Wiring is simple as well. AC power is provided via Speakon connectors, and audio is introduced via standard XLR inputs. These loudspeakers are telemetrically monitored and controlled via Tannoy’s network software, and these connections are made via RJ-45 Ethernet ports. I like that the network can be configured in a daisy-chain, a star network, or any combination of both topologies. With the assistance of an engineer acquaintance of mine, I was able to get the system up and running in less than half an hour, and time could be shaved from that performance with some repetition. One issue that is a little troublesome to me is that audio will not pass through the loudspeakers unless they are connected to the network and unmuted with the included software. Any computer- or network-oriented snags can be a roadblock to simply getting signal to play through the loudspeakers. It may be the case that the loudspeaker simply stores the previous mute configuration, and it’s possible to leave the loudspeakers unmuted, but I’d rather not have the potential for the loudspeakers to have been left in muted mode upon last power-down. I hope that will be addressed in future revisions.

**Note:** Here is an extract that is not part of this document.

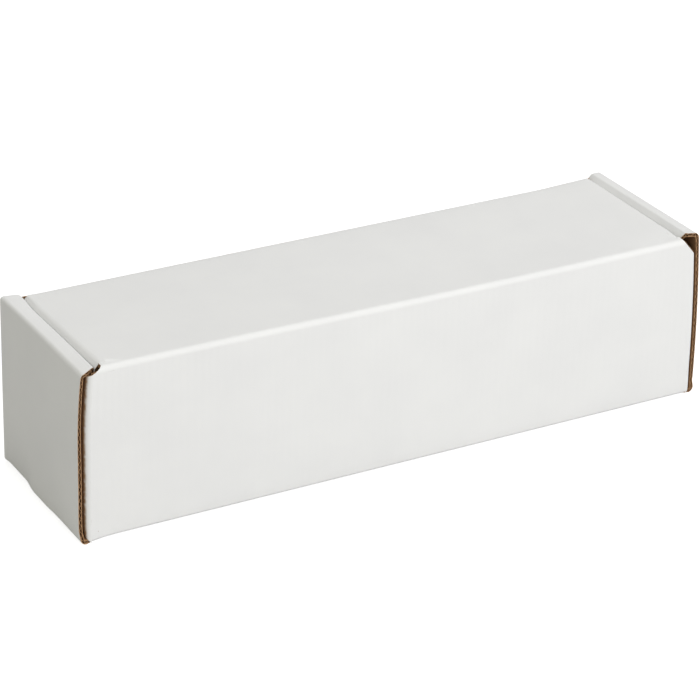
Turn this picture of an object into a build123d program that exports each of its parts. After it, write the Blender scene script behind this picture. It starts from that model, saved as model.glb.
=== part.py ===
from build123d import *
import math
import os

# A long corrugated mailer: one die-cut sheet of single-wall board, folded without glue.
# X runs along its length, +Z is up, and the origin is at the middle of its base.
# The lid hinges on the back wall, which stands at -Y, and tucks in behind the front wall at +Y.
# The end walls are rolled over double, and hold the corner flaps between their two layers.
# The sheet is one piece, parted here only at the lid's crease, so that the lid can swing.

# Driving dimensions, in millimetres and degrees
# The roll's outer fold, and the softer folds at its inner side and over the lid's ears, have their own radii
inside_length = 304.8
inside_width = 79.5
inside_height = 79.0
board = 1.7
roll_play = 4.7
fold_radius = 2.6
roll_radius = 3.6
soft_radius = 4.8
lid_play = 0.6
roll_rise = 0.8
lid_end_play = 0.4
edge_setback = 1.6
front_drop = 2.4

# Corner flaps, and the reliefs that part each corner crease from the folds above and below it
flap_length = 36.0
flap_gap = 1.0
flap_lean = 3.0
flap_head_room = 2.0
flap_foot_room = 1.2
flap_taper = 9.0
relief_drop = 6.0
relief_reach = 12.0
foot_relief_width = 4.2
foot_relief_height = 2.6

# Inner end walls, their locking tabs and the slots that take them
inner_wall_play = 0.6
tab_width = 18.0
tab_spacing = 42.0
tab_play = 0.3

# The lid's tuck flap and its ears
tuck_depth = 30.0
tuck_lean = 10.0
tuck_play = 0.4
tuck_end_play = 1.0
tuck_taper = 9.0
tuck_corner_radius = 8.0
ear_depth = 42.0
ear_back_play = 3.0
ear_front_play = 1.5
ear_back_taper = 6.0
ear_front_taper = 9.0
ear_corner_radius = 12.0
ear_notch = 0.5
hinge_gap = 0.3

# Sizes that follow from the driving ones
roll_width = 3 * board + roll_play
inner_face = inside_length / 2
half_length = inner_face + roll_width
half_width = (inside_width + 3 * board) / 2
lid_top = inside_height + 2 * board + lid_play
roll_top = lid_top + roll_rise
front_top = lid_top - front_drop
lid_half_length = inner_face - lid_end_play
crease_half_length = lid_half_length - ear_notch
flap_face = half_length - board - flap_gap
wall_inside = half_width - board
flap_head = roll_top - board - flap_head_room
flap_foot = board + flap_foot_room
relief_slope = relief_drop / (flap_face - crease_half_length)
lid_front = wall_inside - tuck_play
crease_inset = fold_radius * (1 - math.sqrt(0.5))
hinge_y = crease_inset - half_width
hinge_z = lid_top - crease_inset
stub = 3 * board
overrun = 2 * board


def other_face(face_points):
    """The folds of the board's other face, one thickness to the left of the points."""
    corners = [Vector(*point) for point in face_points]
    lefts = []
    for start, end in zip(corners, corners[1:]):
        along = (end - start).normalized()
        lefts.append(Vector(-along.Y, along.X))
    moved = [corners[0] + lefts[0] * board]
    for corner, before, after in zip(corners[1:], lefts, lefts[1:]):
        moved.append(corner + (before + after) * (board / (1 + before.dot(after))))
    moved.append(corners[-1] + lefts[-1] * board)
    return moved


def folded_sheet(plane, face_points, half_span, radii=None):
    """A strip of board, rounded at its folds, that reaches to both sides of its plane.

    The points are its outside face, which turns left at every fold, and the board lies to their left.
    Each fold has its own outside radius where radii are given, and the common one where they aren't.
    """
    outside_radii = radii or [fold_radius] * (len(face_points) - 2)
    inside_radii = [radius - board for radius in outside_radii]
    with BuildPart() as strip:
        with BuildSketch(plane):
            with BuildLine():
                outside = FilletPolyline(*face_points, radius=outside_radii)
                inside = FilletPolyline(*other_face(face_points), radius=inside_radii)
                Line(outside @ 0, inside @ 0)
                Line(outside @ 1, inside @ 1)
            make_face()
        extrude(amount=half_span, both=True)
    return strip.part


def outline_prism(plane, points, half_span, rounded=(), radius=0):
    """A prism over a closed outline, with the points listed in rounded taken to a radius."""
    with BuildPart() as prism:
        with BuildSketch(plane) as sketch:
            with BuildLine():
                Polyline(*points, close=True)
            make_face()
            if rounded:
                places = [plane.from_local_coords(point) for point in rounded]
                fillet([sketch.vertices().sort_by_distance(place)[0] for place in places], radius=radius)
        extrude(amount=half_span, both=True)
    return prism.part


def at_both_ends(piece):
    """A piece made at the +X end, together with its mirror image at the other end."""
    return piece + mirror(piece, about=Plane.YZ)


def end_strip():
    """The bottom, and at each end the outer wall, the rolled top and the inner wall."""
    inner_foot = board + tab_play
    face_points = [
        (-inner_face, inner_foot),
        (-inner_face, roll_top),
        (-half_length, roll_top),
        (-half_length, 0),
        (half_length, 0),
        (half_length, roll_top),
        (inner_face, roll_top),
        (inner_face, inner_foot),
    ]
    radii = [soft_radius, roll_radius, fold_radius, fold_radius, roll_radius, soft_radius]
    strip = folded_sheet(Plane.XZ, face_points, half_width - edge_setback, radii)
    strip -= inner_wall_trim(-1, lid_top) + inner_wall_trim(1, front_top)
    return strip - tab_slots() + locking_tabs()


def inner_wall_trim(side, wall_top):
    """What comes off the inner end walls' edges, so that they pass inside the back or front wall."""
    trim_width = board + inner_wall_play
    outer_edge = inner_face + board + inner_wall_play
    clear_top = wall_top + inner_wall_play
    points = [
        (inner_face - overrun, board),
        (inner_face - overrun, clear_top),
        (crease_half_length, clear_top),
        (outer_edge, clear_top - relief_slope * (outer_edge - crease_half_length)),
        (outer_edge, board),
    ]
    plane = Plane.XZ.offset(-side * (half_width - trim_width / 2))
    return at_both_ends(outline_prism(plane, points, trim_width / 2))


def locking_tabs():
    """Two tabs under each inner end wall, that reach down through the bottom's slots."""
    tab = Box(board, tab_width, board, align=(Align.CENTER, Align.CENTER, Align.MIN))
    places = GridLocations(2 * inner_face + board, tab_spacing, 2, 2)
    return Part() + [place * Pos(0, 0, tab_play) * tab for place in places]


def tab_slots():
    """The four slots in the bottom, a little larger than the tabs all round."""
    slot = Box(board + 2 * tab_play, tab_width + 2 * tab_play, 2 * overrun)
    places = GridLocations(2 * inner_face + board, tab_spacing, 2, 2)
    return Part() + [place * slot for place in places]


def mitre_zone(of_lid):
    """All that lies on the lid's side, or on the tray's side, of the slanting cut at the crease."""
    turn = 45 if of_lid else 225
    reach = 2 * stub
    step = (hinge_gap / 2) * math.sqrt(0.5)
    if of_lid:
        corner = (hinge_y - step, hinge_z - step)
    else:
        corner = (hinge_y + step, hinge_z + step)
    with BuildPart() as zone:
        with BuildSketch(Plane.YZ):
            with Locations(corner):
                Rectangle(reach, 2 * reach, rotation=turn, align=(Align.MIN, Align.CENTER))
        extrude(amount=half_length, both=True)
    return zone.part


def cross_strip():
    """The front wall, the bottom and the back wall, up to the cut at the lid's crease."""
    face_points = [
        (hinge_y + stub, lid_top),
        (-half_width, lid_top),
        (-half_width, 0),
        (half_width, 0),
        (half_width, front_top),
    ]
    strip = folded_sheet(Plane.YZ, face_points, flap_face - fold_radius)
    return strip - mitre_zone(of_lid=True)


def corner_flaps(side):
    """The two ends of the back wall, or of the front wall, folded in as corner flaps."""
    tip = half_width - flap_length
    tip_face = flap_face - flap_length * math.tan(math.radians(flap_lean))
    height = flap_head - flap_foot
    face_points = [
        (-tip_face, -tip),
        (-flap_face, -half_width),
        (flap_face, -half_width),
        (tip_face, -tip),
    ]
    middle = Plane.XY.offset(flap_foot + height / 2)
    strip = folded_sheet(middle, face_points, height / 2)
    keep_points = [
        (-half_width - overrun, flap_foot - overrun),
        (-half_width - overrun, flap_head + overrun),
        (-half_width + relief_reach, flap_head),
        (-tip, flap_head - flap_taper),
        (-tip, flap_foot + flap_taper),
        (-half_width + relief_reach, flap_foot),
        (-half_width, flap_foot - overrun),
    ]
    strip &= outline_prism(Plane.YZ, keep_points, half_length)
    if side > 0:
        strip = mirror(strip, about=Plane.XZ)
    return strip


def head_relief(side, wall_top):
    """The notch at the head of each corner crease, sloping down to it from the wall and from the flap."""
    shoulder = wall_top - relief_drop
    crown = roll_top + overrun
    wall_points = [
        (crease_half_length, wall_top),
        (flap_face, shoulder),
        (half_length, shoulder),
        (half_length, crown),
        (crease_half_length, crown),
    ]
    flap_points = [
        (side * (half_width + overrun), shoulder),
        (side * half_width, shoulder),
        (side * (half_width - relief_reach), flap_head),
        (side * (half_width - relief_reach), crown),
        (side * (half_width + overrun), crown),
    ]
    beside_wall = outline_prism(Plane.XZ, wall_points, half_width)
    beside_flap = outline_prism(Plane.YZ, flap_points, half_length)
    return at_both_ends(beside_wall & beside_flap)


def foot_relief():
    """The cut at the foot of each corner crease, where the bottom's raw edge shows."""
    points = [
        (flap_face - foot_relief_width, -overrun),
        (flap_face - foot_relief_width, 0),
        (flap_face, foot_relief_height),
        (half_length, foot_relief_height),
        (half_length, -overrun),
    ]
    return at_both_ends(outline_prism(Plane.XZ, points, half_width))


def tray():
    """The bottom with its four walls and all that is folded in between them."""
    walls = cross_strip() + corner_flaps(-1) + corner_flaps(1)
    walls -= head_relief(-1, lid_top) + head_relief(1, front_top) + foot_relief()
    return walls + end_strip()


def lid_strip():
    """The lid panel and the tuck flap, from the cut at the crease to the flap's tip."""
    lean = math.radians(tuck_lean)
    flap_tip = (lid_front - tuck_depth * math.sin(lean), lid_top - tuck_depth * math.cos(lean))
    face_points = [
        flap_tip,
        (lid_front, lid_top),
        (-half_width, lid_top),
        (-half_width, lid_top - stub),
    ]
    strip = folded_sheet(Plane.YZ, face_points, crease_half_length)
    return strip - mitre_zone(of_lid=False)


def tuck_outline():
    """The outline of the lid with its tapered tuck flap, seen from the front."""
    flap_root = lid_top - board
    flap_foot_level = lid_top - tuck_depth
    root_half_length = crease_half_length - tuck_end_play
    tip_half_length = root_half_length - tuck_taper
    tip = (tip_half_length, flap_foot_level)
    points = [
        (-crease_half_length, lid_top + overrun),
        (-crease_half_length, flap_root),
        (-root_half_length, flap_root),
        (-tip_half_length, flap_foot_level),
        tip,
        (root_half_length, flap_root),
        (crease_half_length, flap_root),
        (crease_half_length, lid_top + overrun),
    ]
    rounded = [(-tip_half_length, flap_foot_level), tip]
    return outline_prism(Plane.XZ, points, half_width, rounded, tuck_corner_radius)


def ears():
    """The two ears, folded down from the lid's ends and tapered to their foot."""
    face_points = [
        (lid_half_length, lid_top - ear_depth),
        (lid_half_length, lid_top),
        (-lid_half_length, lid_top),
        (-lid_half_length, lid_top - ear_depth),
    ]
    strip = folded_sheet(Plane.XZ, face_points, half_width, [soft_radius, soft_radius])
    back = -wall_inside + ear_back_play
    front = lid_front - board - ear_front_play
    foot = lid_top - ear_depth
    back_foot = (back + ear_back_taper, foot)
    front_foot = (front - ear_front_taper, foot)
    points = [
        (back, lid_top),
        back_foot,
        front_foot,
        (front, lid_top),
    ]
    return strip & outline_prism(Plane.YZ, points, half_length, [back_foot, front_foot], ear_corner_radius)


def lid():
    """The lid panel with its tuck flap and its ears."""
    return (lid_strip() & tuck_outline()) + ears()


os.makedirs("parts", exist_ok=True)
for node, make in (("tray", tray), ("lid", lid)):
    piece = make()
    piece.label = node
    export_step(piece, f"parts/{node}.step")
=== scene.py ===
import math

import bpy
import numpy as np
from mathutils import Matrix, Vector


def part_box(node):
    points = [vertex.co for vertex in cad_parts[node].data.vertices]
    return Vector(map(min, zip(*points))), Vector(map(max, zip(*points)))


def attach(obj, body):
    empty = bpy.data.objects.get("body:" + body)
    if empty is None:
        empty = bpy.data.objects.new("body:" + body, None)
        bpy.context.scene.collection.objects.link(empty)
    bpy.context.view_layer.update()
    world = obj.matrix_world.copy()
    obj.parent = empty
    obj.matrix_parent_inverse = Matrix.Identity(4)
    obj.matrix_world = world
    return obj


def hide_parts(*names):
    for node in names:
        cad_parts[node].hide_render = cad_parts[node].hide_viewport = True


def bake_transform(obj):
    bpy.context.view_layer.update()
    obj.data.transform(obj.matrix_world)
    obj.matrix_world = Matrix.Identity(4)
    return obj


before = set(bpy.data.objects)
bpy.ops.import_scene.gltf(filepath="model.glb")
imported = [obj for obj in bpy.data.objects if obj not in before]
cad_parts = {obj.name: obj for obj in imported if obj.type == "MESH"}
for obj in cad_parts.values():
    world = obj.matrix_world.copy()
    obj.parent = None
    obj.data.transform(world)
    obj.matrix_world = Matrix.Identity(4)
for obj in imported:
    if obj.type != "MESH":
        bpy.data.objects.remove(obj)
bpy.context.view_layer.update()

# The corrugated mailer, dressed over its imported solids.
# Each panel is laid out flat, as the die cuts it, and then folded: its length runs along the outside
# face of a folded path, its span runs across that path, and its depth goes into the board.
# The board has its real section: an outer and an inner liner with the fluted paper between them.
# Lengths are in millimetres until a mesh is made. Angles are in degrees.
MM = 0.001
tray_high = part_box("tray")[1] / MM
lid_low, lid_high = [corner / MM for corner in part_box("lid")]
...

The VQ Net 60 features a semihorn-loaded topology with two 12in. LF drivers on angle with each other, and a conical horn loaded with concentric MF and HF drivers, which provides a single coherent wavefront emanating from the throat. The MF driver has a 3.5in. coil and covers 400Hz to 7kHz, and the HF driver has a 2in. diaphragm and covers 7kHz to 22kHz. I like the fact that Tannoy put the crossover points at frequencies that are not in the middle of the human vocal range. The 60-degree conical dispersion of the MF and HF horn structure is efficient, with a directivity factor of 21.2. As I walked around to subjectively assess this directivity, I was truly impressed. The signal drops off precipitously just a few steps beyond the edge of the dispersion pattern. This means that in typical applications in which these loudspeakers are stacked on stage, performers and public speakers hear very little of FOH, even when the system is producing substantial SPL.